An artist’s portrait of Marie Maynard Daly in a white lab coat and yellow top standing in front of chemical structures of nucleotide bases and a drawing of a blood vessel with the word cholesterol next to it.

Marie Maynard Daly, pictured here, was a biochemist and the first African American woman to earn a PhD in chemistry in the United States.

The Matilda Project

While identifying the women to feature was a quick process, finding enough information about some of them has been a challenge—simply by the nature of the Matilda Effect.

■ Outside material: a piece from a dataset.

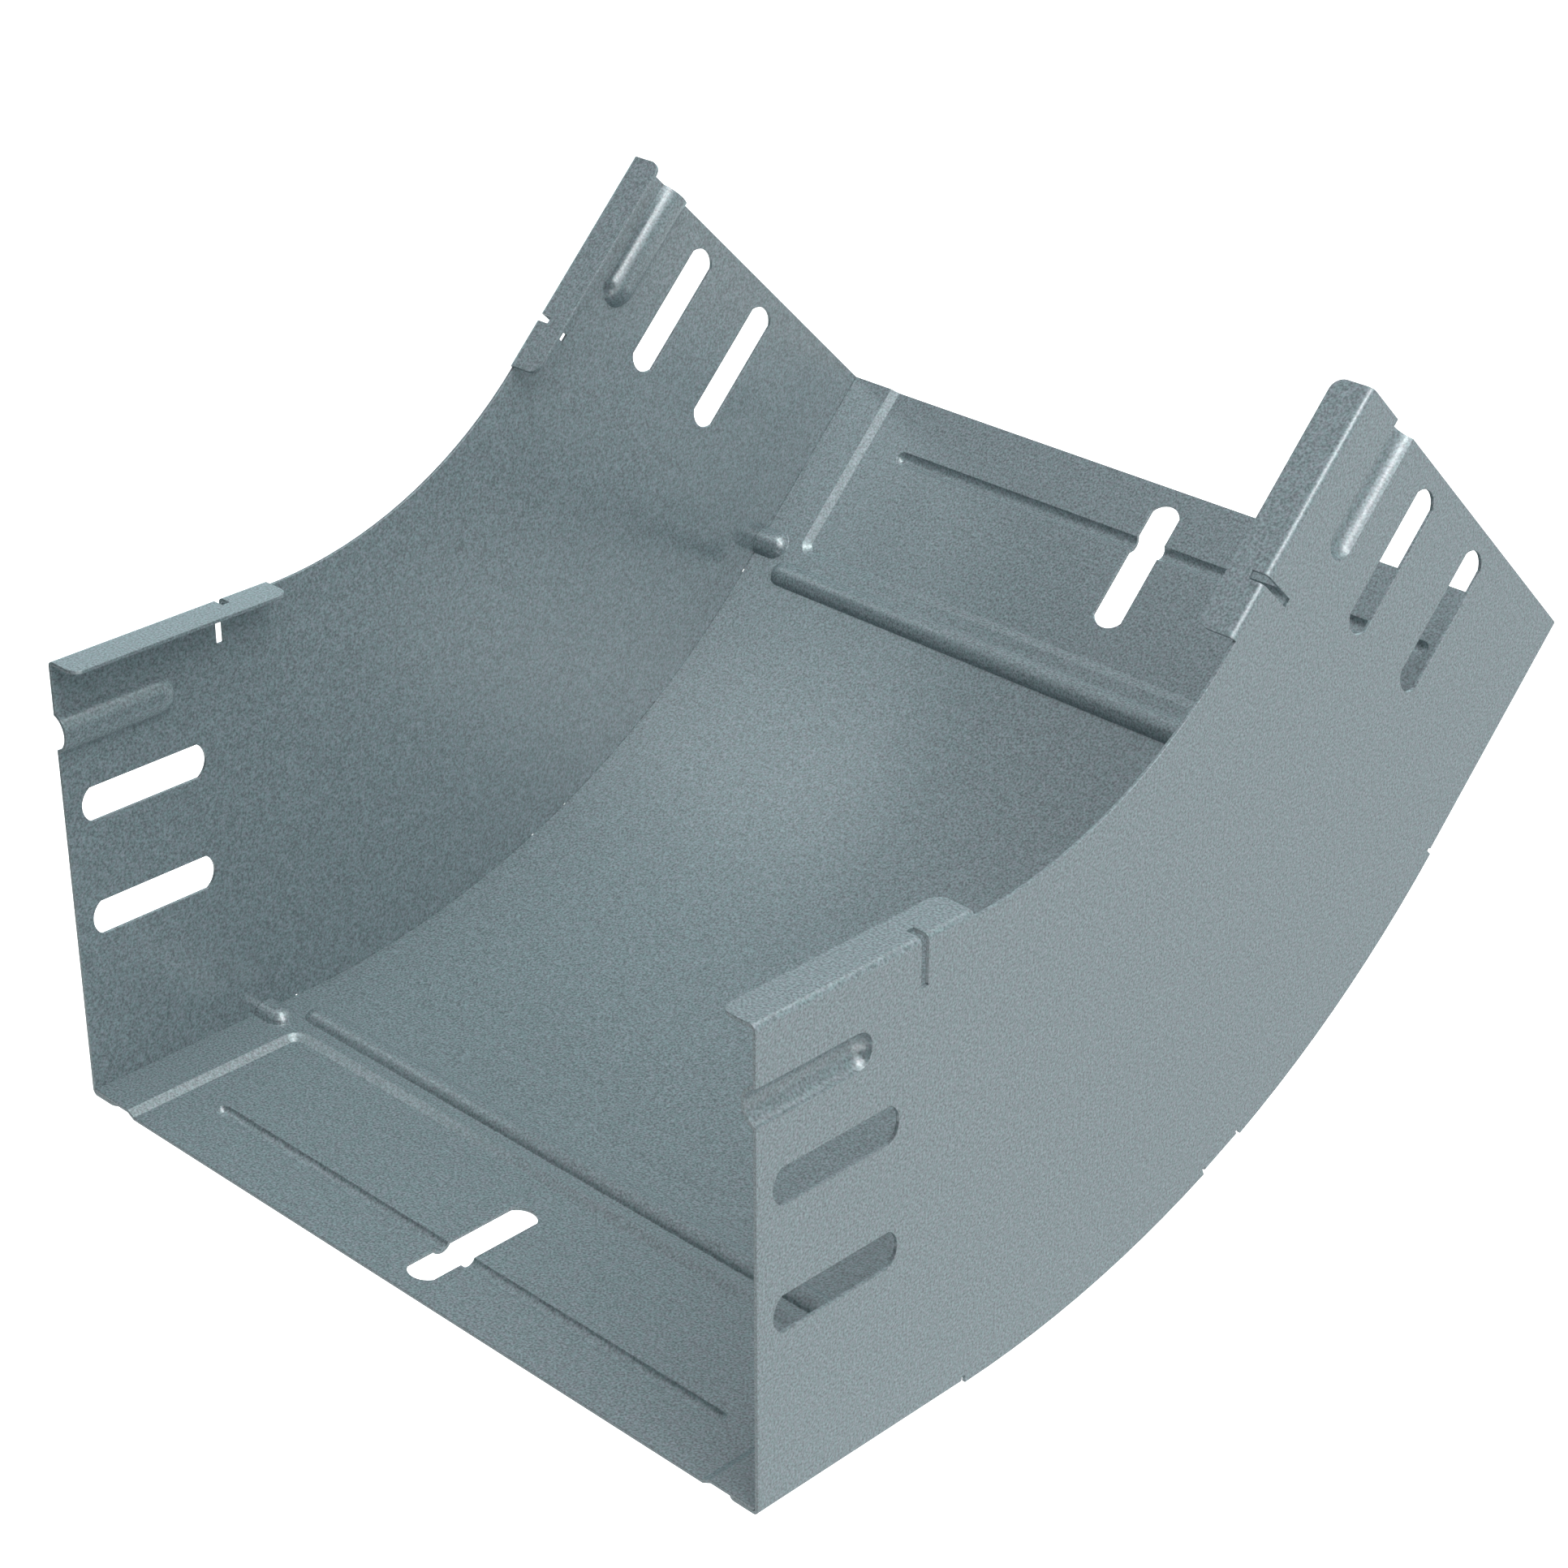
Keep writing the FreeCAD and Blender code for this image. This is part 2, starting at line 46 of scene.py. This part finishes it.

“There are lots of readings about Rosalind Franklin. She’s like that poster child, unfortunately, for the Matilda Effect,” Saharan said. But for more obscure figures like Uzma Khan, who was the first person to track the Indus River dolphin, information is much scarcer. “That work is incredible, and it always boggles my mind that being able to find that type of information is always so difficult,” he said.

The Matilda Effect is Not Just a Relic of the Past

In addition to featuring female scientists from history, Saharan stressed the importance of spotlighting current female scientists who experience the Matilda Effect still today.

“You’d be surprised to hear the amount of people that I’ve run into that tell me, ‘Oh, [The Matilda Project] is really interesting, but why are you doing that? It doesn’t happen anymore.’ Which I think is always a really interesting response, and nine times out of 10 [times] that response I do get is coming from men in positions of power, which is unfortunate to see,” he said.

Because of this misconception, the Saharan brothers make sure that they feature both historical and modern-day women, those working in a variety of disciplines, and women from different backgrounds and locations.

They hope that as they add more female scientists to their website that The Matilda Project can serve as a resource for the academic community, from undergraduates to faculty. They encourage anyone interested in volunteering to write about these scientists or illustrate their lives to reach out.

Saharan said, “We want to bring people onto the project, help educate, and bring light to the stories that have been hidden for generations and the things that are still happening today.”